Put another way, the Way attains its fullness only by synthesizing, merging, and individualizing within the personality of a Master, who brings a new path for those who also seek to find themselves, to develop themselves, and then to pass their Power further along the Chain.

Thus, from seeking the Way to self-realization and to creating a System the magical mind develops.

3 responses to Seeking, Adeptship, and Mastery

  1. If I understand correctly, every magician’s desire is to merge into the common flow, bringing a fresh vision of some aspect, their method of working on one of the known directions. But then it turns out that a magician cannot create anything new, except for the concept of new, as a new vision from their angle. Hence, if a magician has reached the level of Master, he merges into the common flow, and his innovation is the very vision of a given direction presented by him as a person who has reached the Master level.

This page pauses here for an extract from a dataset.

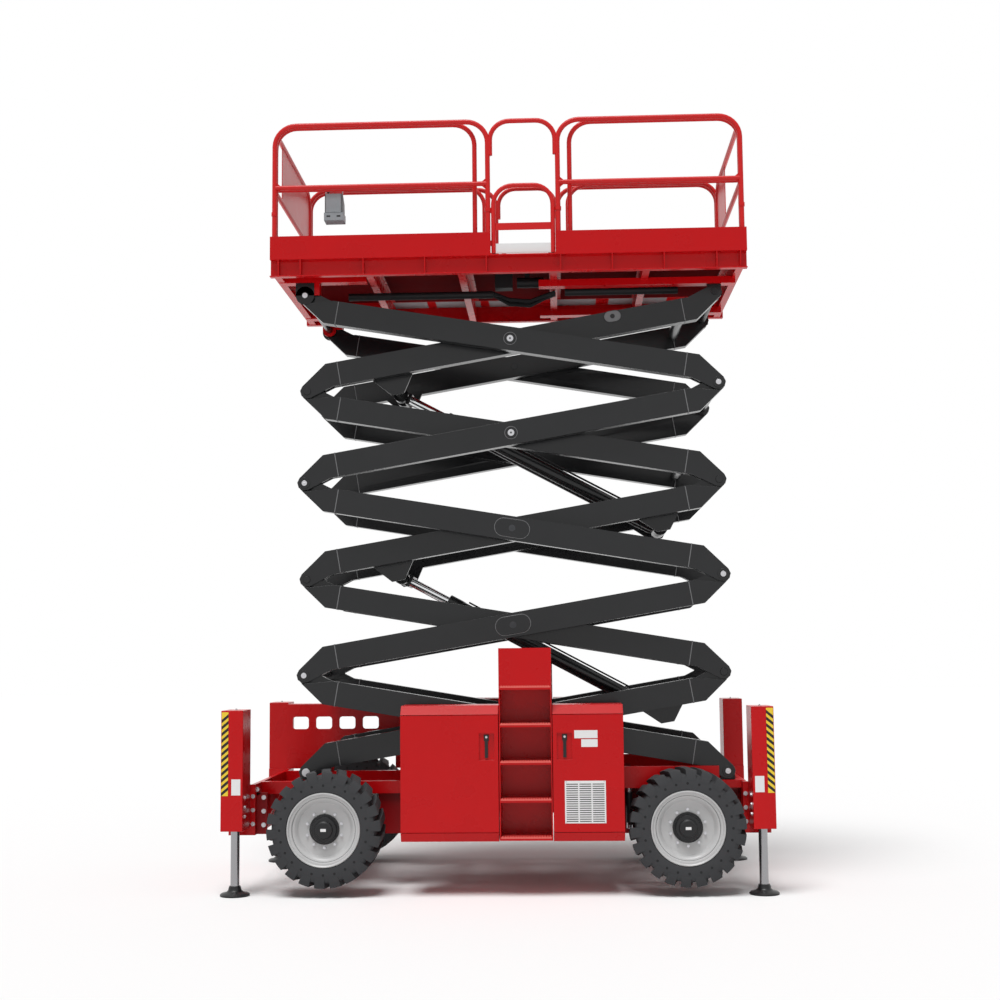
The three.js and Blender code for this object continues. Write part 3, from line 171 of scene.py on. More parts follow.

  2. Dear Alira. A magician, even a novice, can create fundamentally new traditions of magic that are not related to previously manifested traditions, using the field of potential possibilities. Or they can project a new vision of established traditions into the manifest world. Or they can work with pure energies, without any points of support. But in all cases, they merge into the flow of the power of awareness. A novice seeks the principles of their magic and lives in two worlds (hence the fluctuations in power – sometimes present, sometimes absent). An adept knows the principles and walks the path described by them. They discard what doesn’t work (downward fluctuation) and build on what is effective (upward fluctuation of power). When they become a Master, they themselves are the flow, and their life is the flow. And then they do not practice magic, but live, breathe, stay alert, and sleep in magic. The ability to create new things is not power but helps develop it.